In insgesamt sieben Punkten wollte das Finanzministerium in Schwerin den "Cicero" dazu bringen, bestimmte Formulierungen aus dem Artikel "Heiko Geues Doppellüge" nicht wieder zu verwenden. Doch am 2. März lehnte der "Cicero" das in sechs von sieben Punkten rundweg ab. Die Geschichte hätte danach theoretisch vor Gericht gehen und dort geklärt werden können. Doch nach der Verweigerung der Unterlassungserklärung durch das Magazin passierte dann: gar nichts.
"Cicero"-Chef bleibt gelassen
Der NDR fragte am Mittwoch dieser Woche, also am 29. März, beim Finanzministerium nach, ob denn noch irgendwelche rechtlichen Schritte gegen das Magazin geplant seien. Laut Pressestelle ist das aktuell nicht der Fall. "Das Ministerium geht davon aus, dass der Cicero den Warnschuss verstanden hat und dies bei der zukünftigen Berichterstattung entsprechend berücksichtigt", heißt es weiter.
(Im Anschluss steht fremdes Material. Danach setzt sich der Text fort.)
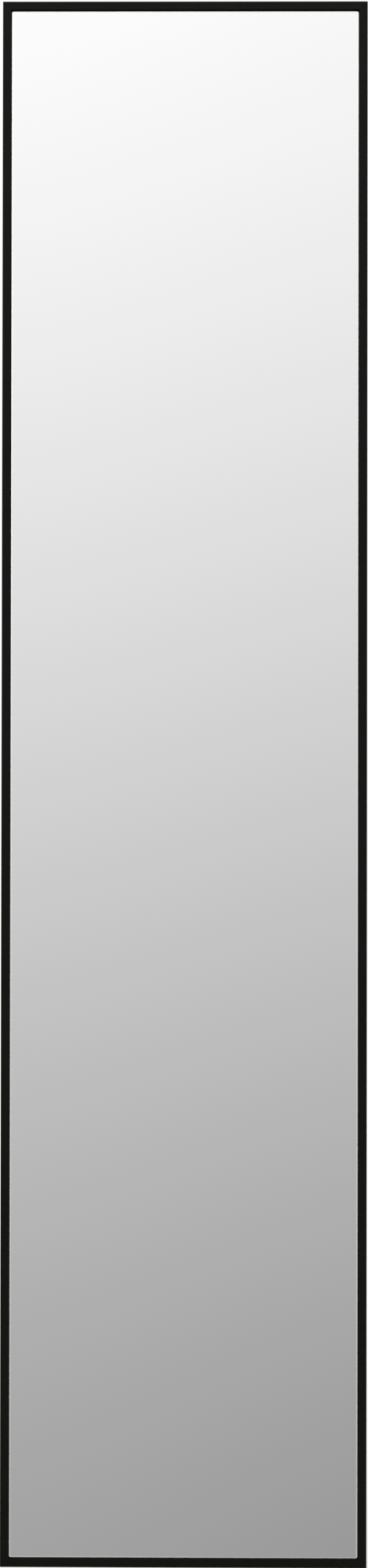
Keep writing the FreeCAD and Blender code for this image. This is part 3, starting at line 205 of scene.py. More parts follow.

Wir baten daraufhin den Herausgeber und Chefredakteur des Magazins, Alexander Marguier, um eine Stellungnahme dazu - hat er den Warnschuss denn gehört? "Ich sehe das Ganze gelassen", so der "Cicero"-Chef, "und mancher Warnschuss geht schon mal nach hinten los".
Ministerium bleibt Antwort schuldig
In einem Punkt blieb das Finanzministerium eine Antwort auf die Fragen des NDR schuldig: Warum sprach Finanzminister Geue noch am 22. März von einem "laufenden Verfahren" gegen den "Cicero"? War noch keine Entscheidung über das weitere rechtliche Vorgehen gefallen? Oder war der Minister nicht über den Stand der Dinge informiert? Oder gab es noch einen anderen Grund für Geues Behauptung? Tatsache ist: Der Vorwurf der Lüge belastet seine Glaubwürdigkeit auf dem politischen Parkett schwer - nicht nur in Schwerin. Der CDU-Bundestagsabgeordnete Philipp Amthor hat Geue bei einer Debatte im Bundestag als "Schwesigs lügenden Finanzminister" bezeichnet.
CDU fordert Geues Rücktritt
Wie Amthor dem NDR bestätigte, hat es aber keinen Versuch des Finanzministeriums MV gegeben, dagegen rechtlich vorzugehen. "Der 'Cicero' scheint ins Schwarze getroffen zu haben", so Amthor. Der ganze Vorgang sei ein weiterer Beleg dafür, dass sich Manuela Schwesigs Kabinett im politischen Überlebenskampf völlig verheddert habe. Der Parlamentarische Geschäftsführer der CDU-Landtagsfraktion, Sebastian Ehlers, forderte die Ministerpräsidentin dazu auf, ihren Finanzminister zu entlassen. Erst wolle Heiko Geue den "Cicero" vor Gericht zerren, dann lege er eine Vollbremsung hin und wolle nichts mehr davon wissen. "Der Finanzminister ist offensichtlich nicht mehr Herr der Lage", so Ehlers. Wer die Öffentlichkeit belüge, sei als Minister nicht mehr tragbar.